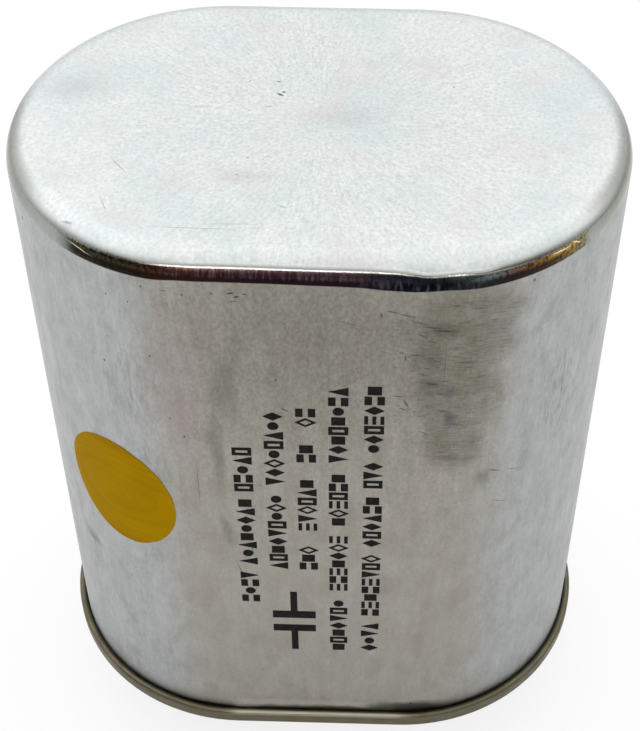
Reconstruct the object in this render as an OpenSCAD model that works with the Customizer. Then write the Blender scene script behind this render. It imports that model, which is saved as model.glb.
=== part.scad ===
// Oval motor run capacitor: a drawn aluminium can, closed end up, with a steel cover
// double-seamed into its open end and two riveted quick-connect terminals under it.
// Origin at the middle of the footprint, on the plane of the blade tips. +Z up, +X along
// the long sides, -Y out of the face that carries the print. All lengths in millimetres.

/* [Can] */
// Length over the drawn wall, along the flat sides
can_length = 71.7; // [62:0.1:90]
// Width over the drawn wall, across the two flat sides
can_width = 49.3; // [40:0.1:56]
// Height from the free edge of the seam to the closed end
can_height = 87; // [60:0.5:120]
// Thickness of the drawn wall
can_wall = 0.4; // [0.3:0.05:0.6]
// Outside radius round the closed end
can_edge_radius = 3.1; // [2:0.1:5]

/* [Dent] */
// Distance of the dent from the middle of the front, along the outline to the right
dent_offset = 12.6; // [-20:0.1:20]
// Length of the dent along the closed end's edge
dent_length = 11; // [8:0.1:14]
// Depth of the dent at its deepest
dent_depth = 0.8; // [0.3:0.1:1.2]
// Slant of the knock, outwards from straight down on the closed end
dent_slant = 35; // [20:1:50]

/* [Double seam] */
// Height of the seam, from its free edge to the top of its fold
seam_height = 2.7; // [2.4:0.1:4]
// Thickness of the cover's sheet
cover_sheet = 0.32; // [0.2:0.02:0.4]
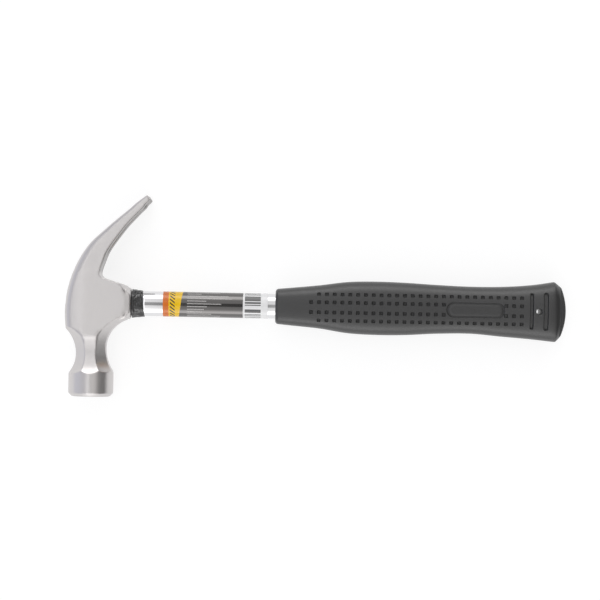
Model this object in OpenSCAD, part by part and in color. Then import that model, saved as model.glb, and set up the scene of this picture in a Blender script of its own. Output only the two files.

++++++++

YOUR GOAL:
Copy out all lines from the material above that contain the string "Blender".

SOLUTION:
Reconstruct the object in this render as an OpenSCAD model that works with the Customizer. Then write the Blender scene script behind this render. It imports that model, which is saved as model.glb.
Model this object in OpenSCAD, part by part and in color. Then import that model, saved as model.glb, and set up the scene of this picture in a Blender script of its own. Output only the two files.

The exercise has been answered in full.